* _Directive_
Sift the material for lines containing "only", and return them.

>>>

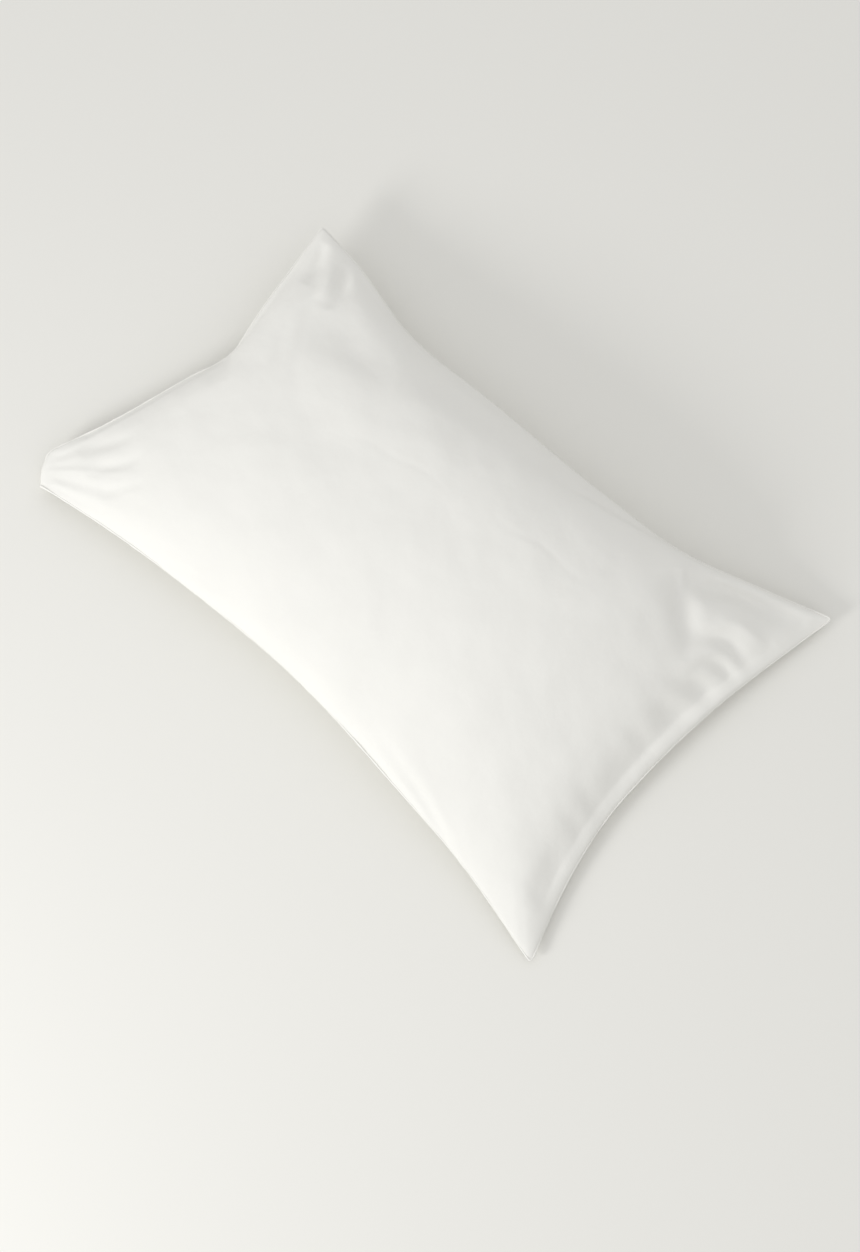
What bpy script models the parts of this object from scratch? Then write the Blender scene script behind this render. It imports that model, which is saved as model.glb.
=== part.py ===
"""A filled pillowcase that lies on its back: one closed solid in metres, +Z up.

Two panels meet at a seam that runs round the edge. The filling lifts the top panel into a crown and
presses the bottom panel flat where the case rests. The four sides draw in between the corner tips, one
corner is turned under, and the main folds are soft troughs and ridges in the top panel.
"""

import math
from typing import NamedTuple

import bmesh
import bpy
from mathutils import Vector

# The case as a whole. It is 750 x 500 mm when it is empty and flat.
CROWN_TOP = 0.051  # how far the top panel rises above the seam, at its fullest
CROWN_BOTTOM = 0.080  # how far the bottom panel would hang below the seam, if nothing held it up
CREST = 0.60  # where the fullest line lies, from 0 at the near side to 1 at the far side
SEAM_THICK = 0.004  # the seam's own thickness: four layers of cloth turned inwards
REST_BLEND = 0.012  # height over which the bottom panel rolls off the surface
TIP_ROUNDING = 0.035  # how much of each side belongs to the rounded tips

# How round the filling is. A higher power is a flatter middle, and a lower edge power a steeper side.
FILLING_POWER = 2.5
TOP_EDGE_POWER = 0.62
BOTTOM_EDGE_POWER = 0.42

# The panels' grid of faces, which is finer towards the seam.
LENGTH_FACES = 50
WIDTH_FACES = 34
EDGE_CROWDING = 0.45  # 0 spaces the rows evenly, 1 packs them against the seam


class Side(NamedTuple):
    """A side of the seam: the tips it runs between and the marks it runs through, in order."""

    start: str
    end: str
    marks: list


class Fold(NamedTuple):
    """A soft trough (negative) or ridge (positive) in the top panel, from one place to another."""

    x1: float
    y1: float
    x2: float
    y2: float
    width: float
    height: float


# Places on the seam. One head tip stands up, and both foot tips lie on the surface.
TIPS = {
    "head_far": (-0.322, 0.208, 0.045),
    "head_near": (-0.393, -0.211, 0.022),
    "foot_near": (0.364, -0.234, 0.008),
    "foot_far": (0.366, 0.248, 0.013),
}
FAR_MARKS = [
    (-0.256, 0.198, 0.047),
    (-0.175, 0.177, 0.050),
    (-0.042, 0.177, 0.052),
    (0.093, 0.179, 0.050),
    (0.207, 0.190, 0.042),
    (0.282, 0.216, 0.028),
]
NEAR_MARKS = [
    (-0.280, -0.193, 0.030),
    (-0.139, -0.181, 0.040),
    (-0.016, -0.178, 0.043),
    (0.149, -0.194, 0.038),
    (0.238, -0.205, 0.026),
]
HEAD_MARKS = [
    (-0.302, 0.068, 0.045),
    (-0.297, 0.042, 0.042),
    (-0.317, -0.018, 0.036),
    (-0.348, -0.110, 0.029),
]
FOOT_MARKS = [
    (0.343, -0.170, 0.010),
    (0.325, -0.070, 0.016),
    (0.325, -0.010, 0.020),
    (0.334, 0.090, 0.022),
    (0.353, 0.190, 0.016),
]
SIDES = {
    "far": Side("head_far", "foot_far", FAR_MARKS),
    "near": Side("head_near", "foot_near", NEAR_MARKS),
    "head": Side("head_far", "head_near", HEAD_MARKS),
    "foot": Side("foot_near", "foot_far", FOOT_MARKS),
}

# The near tip at the head end is turned under, which leaves a blunt and slightly curved edge.
TURN_CENTRE = Vector((-0.3226, -0.1627))
TURN_FACING = Vector((-0.935, -0.354)).normalized()
TURN_START = 0.040  # how far in front of the centre the turned edge begins
TURN_ARC = 0.051  # the radius of the blunt edge, as seen from above
TURN_ROLL = 0.0115  # how far the turned edge stands out in front of where it begins
TURN_NOSE = 0.022  # the filling rounds off over this distance behind the turned edge

FOLDS = {
    "far_head_trough_1": Fold(-0.300, 0.165, -0.285, 0.115, 0.010, -0.005),
    "far_head_trough_2": Fold(-0.268, 0.165, -0.262, 0.105, 0.010, -0.005),
    "far_head_hollow": Fold(-0.270, 0.110, -0.200, 0.090, 0.026, -0.006),
    "far_side_hollow": Fold(-0.230, 0.135, 0.060, 0.140, 0.040, -0.004),
    "near_head_pleat_1": Fold(-0.345, -0.130, -0.275, -0.120, 0.014, -0.004),
    "near_head_pleat_2": Fold(-0.335, -0.160, -0.275, -0.150, 0.012, -0.003),
    "far_foot_hollow": Fold(0.210, 0.165, 0.315, 0.200, 0.024, -0.008),
    "far_foot_crumple_1": Fold(0.262, 0.118, 0.316, 0.110, 0.013, -0.006),
    "far_foot_crumple_2": Fold(0.258, 0.078, 0.312, 0.074, 0.014, -0.006),
    "far_foot_ridge": Fold(0.262, 0.098, 0.314, 0.093, 0.012, 0.004),
    "foot_hollow": Fold(0.250, 0.020, 0.296, 0.030, 0.020, -0.005),
    "near_foot_shade": Fold(0.300, -0.165, 0.286, -0.080, 0.022, -0.004),
}
FOLD_FADE = 0.030  # folds die out where the filling is thinner than this

COTTON_WHITE = (0.888, 0.888, 0.855)
COTTON_ROUGHNESS = 0.90


def clear_scene():
    for old in list(bpy.data.objects):
        bpy.data.objects.remove(old, do_unlink=True)


def cotton_material():
    material = bpy.data.materials.new("white_cotton")
    material.use_nodes = True
    shader = material.node_tree.nodes["Principled BSDF"]
    shader.inputs["Base Color"].default_value = (*COTTON_WHITE, 1.0)
    shader.inputs["Roughness"].default_value = COTTON_ROUGHNESS
    shader.inputs["Metallic"].default_value = 0.0
    return material


def crowd_to_edge(value):
    """Moves a grid row from -1..1 towards the nearer edge, so that faces are finer by the seam."""
    packed = math.sin(value * math.pi / 2)
    return value + (packed - value) * EDGE_CROWDING


def through_marks(points, along):
    """A place on the smooth curve through the points, for a share of the way from 0 to 1."""
    points = [Vector(point) for point in points]
    steps = [(b - a).length for a, b in zip(points, points[1:])]
    reach = along * sum(steps)
    k = 0
    while k < len(steps) - 1 and reach > steps[k]:
        reach -= steps[k]
        k += 1
    t = min(1.0, reach / steps[k])
    start, end = points[k], points[k + 1]
    before = points[k - 1] if k else start * 2 - end
    after = points[k + 2] if k + 2 < len(points) else end * 2 - start
    lead, step, tail = (start - before).length, steps[k], (after - end).length
    start_slope = ((start - before) / lead * step + (end - start) / step * lead) / (lead + step) * step
    end_slope = ((end - start) / step * tail + (after - end) / tail * step) / (step + tail) * step
    eased = start.lerp(end, t * t * (3 - 2 * t))
    return eased + start_slope * t * (1 - t) ** 2 + end_slope * t * t * (t - 1)


def on_side(name, along):
    side = SIDES[name]
    return through_marks([TIPS[side.start], *side.marks, TIPS[side.end]], along)


def round_corner(u, v):
    """Moves a place near a corner of the unit square onto a rounded corner."""
    past_u, past_v = (max(0.0, abs(2 * w - 1) - 1 + TIP_ROUNDING) / TIP_ROUNDING for w in (u, v))
    if not past_u or not past_v:
        return u, v
    u_in = past_u * (1 - math.sqrt(1 - past_v**2 / 2)) * TIP_ROUNDING / 2
    v_in = past_v * (1 - math.sqrt(1 - past_u**2 / 2)) * TIP_ROUNDING / 2
    return u - math.copysign(u_in, u - 0.5), v - math.copysign(v_in, v - 0.5)


def seam_sheet(u, v):
    """The sheet that spans the seam, for u along and v across the case, each from 0 to 1."""
    u, v = round_corner(u, v)
    near = Vector(TIPS["head_near"]).lerp(Vector(TIPS["foot_near"]), u)
    far = Vector(TIPS["head_far"]).lerp(Vector(TIPS["foot_far"]), u)
    across = on_side("near", u).lerp(on_side("far", u), v)
    along = on_side("head", 1 - v).lerp(on_side("foot", v), u)
    return across + along - near.lerp(far, v)


def filling(u, v, edge_power):
    """How full the case is: 0 at the seam and 1 at the fullest place."""
    along = 1 - abs(2 * u - 1) ** FILLING_POWER
    across = 1 - abs(2 * v ** (math.log(0.5) / math.log(CREST)) - 1) ** FILLING_POWER
    return max(0.0, along * across) ** edge_power


def fold_height(fold, place):
    """The fold's height at a place in plan: full along its line, and soft beside and beyond it."""
    start = Vector((fold.x1, fold.y1))
    line = Vector((fold.x2, fold.y2)) - start
    share = min(1.0, max(0.0, (place - start).dot(line) / line.length_squared))
    away = (place - start - line * share).length
    return fold.height * math.exp(-((away / fold.width) ** 2))


def turn_corner(place):
    """Rolls back what lies beyond the blunt edge, and returns the place and how full it is there."""
    away = place.xy - TURN_CENTRE
    across = min(0.035, abs(away.dot(TURN_FACING.orthogonal())))
    past = away.dot(TURN_FACING) - TURN_START + across**2 / (2 * TURN_ARC)
    rolled = past
    if past > 0:
        rolled = TURN_ROLL * past / (past + TURN_ROLL)
    moved = place.xy + TURN_FACING * (rolled - past)
    behind_edge = min(TURN_NOSE, TURN_ROLL - rolled)
    nose = math.sqrt(behind_edge * (2 * TURN_NOSE - behind_edge)) / TURN_NOSE
    return Vector((*moved, place.z)), nose


def rest(height):
    """Presses what would reach below the surface flat on it, with a soft roll where it lifts off."""
    if height <= -REST_BLEND:
        return 0.0
    if height < REST_BLEND:
        return (height + REST_BLEND) ** 2 / (4 * REST_BLEND)
    return height


def top_point(u, v):
    place, nose = turn_corner(seam_sheet(u, v))
    rise = CROWN_TOP * filling(u, v, TOP_EDGE_POWER) * nose
    folds = sum(fold_height(fold, place.xy) for fold in FOLDS.values())
    folds *= min(1.0, rise / FOLD_FADE)
    return place + Vector((0, 0, rise + folds + SEAM_THICK / 2))


def bottom_point(u, v):
    place, nose = turn_corner(seam_sheet(u, v))
    drop = CROWN_BOTTOM * filling(u, v, BOTTOM_EDGE_POWER) * nose
    return Vector((place.x, place.y, rest(place.z - drop - SEAM_THICK / 2)))


def add_panel(bm, point_at):
    """A grid of faces laid over one panel. Returns its outline edges."""
    made = bmesh.ops.create_grid(bm, x_segments=LENGTH_FACES, y_segments=WIDTH_FACES, size=1.0)
    for vert in made["verts"]:
        u = (crowd_to_edge(vert.co.x) + 1) / 2
        v = (crowd_to_edge(vert.co.y) + 1) / 2
        vert.co = point_at(min(1.0, max(0.0, u)), min(1.0, max(0.0, v)))
    edges = {edge for vert in made["verts"] for edge in vert.link_edges}
    return [edge for edge in edges if edge.is_boundary]


def centre_on_surface(bm):
    """Puts the middle of the case's box over the origin, with its lowest face at z = 0."""
    lows = [min(vert.co[axis] for vert in bm.verts) for axis in range(3)]
    highs = [max(vert.co[axis] for vert in bm.verts) for axis in range(3)]
    shift = Vector((-(lows[0] + highs[0]) / 2, -(lows[1] + highs[1]) / 2, -lows[2]))
    bmesh.ops.translate(bm, verts=bm.verts, vec=shift)


def build_pillowcase():
    bm = bmesh.new()
    edges = add_panel(bm, top_point) + add_panel(bm, bottom_point)
    bmesh.ops.bridge_loops(bm, edges=edges)
    bmesh.ops.recalc_face_normals(bm, faces=bm.faces)
    centre_on_surface(bm)
    mesh = bpy.data.meshes.new("pillowcase")
    bm.to_mesh(mesh)
    bm.free()
    mesh.shade_smooth()
    mesh.materials.append(cotton_material())
    case = bpy.data.objects.new("pillowcase", mesh)
    bpy.context.scene.collection.objects.link(case)
    return case


clear_scene()
build_pillowcase()
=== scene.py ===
# %% [markdown]
# # A filled white pillowcase, lying on its back
# Nobody carves the shape of a pillowcase. It comes from two panels of cotton that are sewn together round
# the edge and filled with a pillow. So this notebook makes it in the same order: it loads the CAD frame,
# lays out the seam, cuts two panels, fills them with a cloth simulation, and then adds the creases, the
# sewn edge and the cotton.

import math
from typing import NamedTuple

import bpy
import numpy as np
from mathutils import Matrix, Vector


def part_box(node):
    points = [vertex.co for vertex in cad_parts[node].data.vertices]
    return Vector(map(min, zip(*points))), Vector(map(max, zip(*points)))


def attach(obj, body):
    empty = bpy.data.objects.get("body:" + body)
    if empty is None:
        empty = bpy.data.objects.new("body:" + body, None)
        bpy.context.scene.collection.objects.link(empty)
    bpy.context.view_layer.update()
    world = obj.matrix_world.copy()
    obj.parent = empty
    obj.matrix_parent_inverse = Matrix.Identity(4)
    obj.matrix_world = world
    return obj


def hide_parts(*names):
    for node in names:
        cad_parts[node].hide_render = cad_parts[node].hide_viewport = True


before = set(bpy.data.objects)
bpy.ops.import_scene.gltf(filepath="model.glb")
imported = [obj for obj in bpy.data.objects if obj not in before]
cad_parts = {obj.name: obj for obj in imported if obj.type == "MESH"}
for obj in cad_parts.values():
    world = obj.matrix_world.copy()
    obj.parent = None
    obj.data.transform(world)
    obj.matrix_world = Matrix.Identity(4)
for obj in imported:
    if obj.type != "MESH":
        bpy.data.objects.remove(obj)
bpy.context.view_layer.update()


# %% [markdown]
# ## Helpers for node trees and colours
# Materials and Geometry Nodes are both node trees. One small function adds a node, sets its options and
# fills or links its inputs, so that each tree below reads like a recipe. Colours are written as sRGB hex
# codes, and one function turns them into the linear numbers that shaders use.

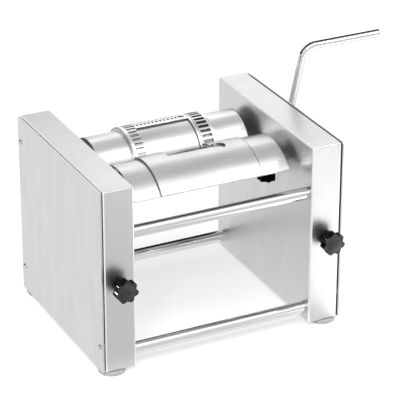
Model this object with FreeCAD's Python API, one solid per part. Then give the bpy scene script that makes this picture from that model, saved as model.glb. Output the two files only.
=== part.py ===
import FreeCAD, Part
import math
import os

# Hand crank tortilla press.
#
# Millimetres. X runs along the rollers (crank at +X), Y from the front (-) to the back (+),
# Z up. The origin lies on the table, midway between the two side housings and midway
# between their front and back faces.

V = FreeCAD.Vector

# --------------------------------------------------------------------------------------
# Driving dimensions
# --------------------------------------------------------------------------------------

# Side housings: a folded tray on the inside, closed by a flat cover on the outside
inner_gap = 257.0            # between the two inner walls
housing_width = 47.0         # inner wall to the outer face of the cover
housing_depth = 271.0        # front to back
housing_height = 260.0
sheet = 1.5                  # wall of the folded trays
fold_radius = 2.5            # outside radius of every fold
return_flange = 12.0         # turned-in edge that the cover is screwed to
cover_sheet = 2.0
cover_gap = 1.6              # dark seam between the tray's edge and the cover
cover_boss_radius = 5.0      # pressed bosses that hold the cover off the tray

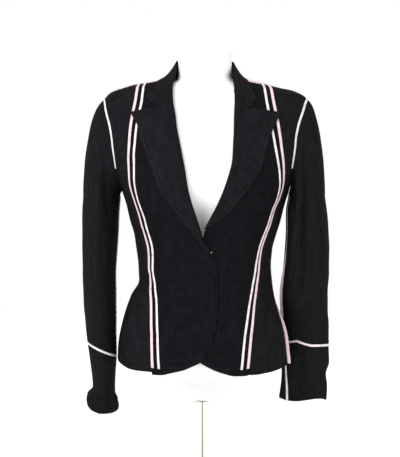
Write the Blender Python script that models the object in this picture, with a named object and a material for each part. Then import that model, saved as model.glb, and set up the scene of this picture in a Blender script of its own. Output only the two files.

<<<

* _Response_
Model this object with FreeCAD's Python API, one solid per part. Then give the bpy scene script that makes this picture from that model, saved as model.glb. Output the two files only.
Write the Blender Python script that models the object in this picture, with a named object and a material for each part. Then import that model, saved as model.glb, and set up the scene of this picture in a Blender script of its own. Output only the two files.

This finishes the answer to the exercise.